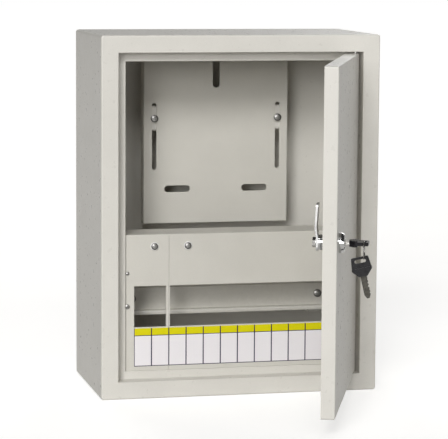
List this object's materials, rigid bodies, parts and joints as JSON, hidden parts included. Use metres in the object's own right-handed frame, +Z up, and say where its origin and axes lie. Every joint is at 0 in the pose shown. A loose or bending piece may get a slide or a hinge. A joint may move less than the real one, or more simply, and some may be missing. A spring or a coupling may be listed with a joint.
{
  "type": "metal electrical enclosure",
  "caption": "Wall cabinet of folded steel with a hinged lockable door, a slotted meter plate, windowed cover panels and a device rail.",
  "frame": {"origin": "centre of the cabinet's bottom face", "axes": "+Z up, +Y towards the wall behind the cabinet, +X to the hinge side as seen from the front"},
  "size_m": [0.31, 0.4065, 0.395],
  "materials": {
    "powder_coat": "fine textured powder coat, light warm grey",
    "plate_coat": "satin paint, light warm grey",
    "galvanised": "zinc plated, dull",
    "label": "printed film, white and yellow fields with dark lines",
    "zinc": "zinc plated",
    "lock_chrome": "polished nickel",
    "cam_steel": "bright zinc",
    "key_steel": "nickel silver, dull",
    "key_plastic": "moulded, black",
    "ring_steel": "round steel wire"
  },
  "bodies": {
    "cabinet": {"cabinet_body": "powder_coat", "hinge_pins": "zinc", "hinge_washer": "zinc", "panel_support_bar": "powder_coat", "side_plate_left": "powder_coat", "side_plate_right": "powder_coat", "cover_panel_left": "powder_coat", "cover_panel_right": "powder_coat", "label_left": "label", "label_right": "label", "panel_screws": "zinc", "panel_washers": "zinc", "side_screws": "zinc", "side_pins": "zinc", "din_rail": "galvanised", "rail_screws": "zinc", "rail_bracket_left": "powder_coat", "rail_bracket_right": "powder_coat", "plate_bracket_left": "powder_coat", "plate_bracket_right": "powder_coat", "plate_screws": "zinc", "plate_washers": "zinc", "earth_stud": "zinc", "earth_washer": "zinc", "earth_nut": "zinc"},
    "meter_plate": {"meter_plate": "plate_coat"},
    "door": {"door": "powder_coat", "hinge_plate_upper": "powder_coat", "hinge_plate_lower": "powder_coat", "lock_housing": "lock_chrome", "lock_nut": "lock_chrome"},
    "lock_cylinder": {"lock_plug": "lock_chrome", "lock_cam": "cam_steel", "cam_washer": "zinc", "cam_bolt": "zinc"},
    "key": {"key_blade": "key_steel", "key_bow": "key_plastic"},
    "key_ring": {"key_ring": "ring_steel"},
    "spare_key": {"spare_key_blade": "key_steel", "spare_key_bow": "key_plastic"}
  },
  "joints": [
    {"name": "door_hinge", "type": "hinge", "parent": "cabinet", "child": "door", "pos_m": [0.1275, -0.0785, 0.1975], "axis": [0, 0, 1], "range_deg": [-69.2, 50.8]},
    {"name": "lock_turn", "type": "hinge", "parent": "door", "child": "lock_cylinder", "pos_m": [0.04797, -0.29914, 0.1963], "axis": [0.9348, -0.3551, 0], "range_deg": [0, 90]},
    {"name": "key_pull", "type": "slide", "parent": "lock_cylinder", "child": "key", "axis": [0.9348, -0.3551, 0], "range_m": [0, 0.018]},
    {"name": "ring_swing", "type": "hinge", "parent": "key", "child": "key_ring", "pos_m": [0.06916, -0.31516, 0.1981], "axis": [0.3551, 0.9348, 0], "range_deg": [-15, 10]},
    {"name": "spare_key_swing", "type": "hinge", "parent": "key_ring", "child": "spare_key", "pos_m": [0.06916, -0.31516, 0.18128], "axis": [0.3551, 0.9348, 0], "range_deg": [-60, 12]},
    {"name": "plate_slide", "type": "slide", "parent": "cabinet", "child": "meter_plate", "axis": [0, 0, 1], "range_m": [-0.013, 0.015]}
  ]
}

::::::::

■ YOUR GOAL ■
Reproduce each line holding the word "bodies".

■ FINAL RESULT ■
List this object's materials, rigid bodies, parts and joints as JSON, hidden parts included. Use metres in the object's own right-handed frame, +Z up, and say where its origin and axes lie. Every joint is at 0 in the pose shown. A loose or bending piece may get a slide or a hinge. A joint may move less than the real one, or more simply, and some may be missing. A spring or a coupling may be listed with a joint.
  "bodies": {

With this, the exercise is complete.